The regulators' decision on venture capital may have had the unintended consequence of drawing money launderers' attention to them. "You might catch it if it's a large amount of money coming from a strange place from somebody you find you don't know as part of the CIP process," said Baldwin, "but once you get to the investment stage, it's difficult to identify a suspicious transaction."

The NVCA describes FinCEN's 2002 proposed rule on its Web site as a "victory" for it and its members, citing the "right of redemption within two years of an investment" as the defining factor. The organization has no advice for its member firms on the AML-CTF front. Firms generally have begun to realize that there is reputational risk in not confronting the threat of money laundering.

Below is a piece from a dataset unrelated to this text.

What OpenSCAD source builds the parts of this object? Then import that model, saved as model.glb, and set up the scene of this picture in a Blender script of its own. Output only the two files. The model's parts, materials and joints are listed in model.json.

"We don't have best practices that we've put out about that," said Jennifer Dowling, spokesperson for the NVCA in Washington. "When the rules were being drafted in 2002, we put out alerts to our members to make sure they understood their obligations as they were developing."

Amir Orad, EVP of Actimize, a New York-based vendor of AML, compliance and fraud-prevention technology, said that any threat might be limited at the layering stage, and that dirty money working its way through the financial system could find its way into a firm that had KYC and CIP safeguards. "You can't rule out a third party-a clearing firm for example-that might have a compliance infrastructure in place," said Orad.

Orad pointed out that some firms covered under the Patriot Act were still struggling with provisions that went final last year. "Customer due diligence required firms to assess risk on an ongoing basis after an account is opened," he said. "The vast majority of the U.S. market is not doing that today. There is a major emphasis by regulators and firms themselves on this topic. We have talked to firms who don't even known basic information about the client. There are still major gaps, and more data is now being required than before."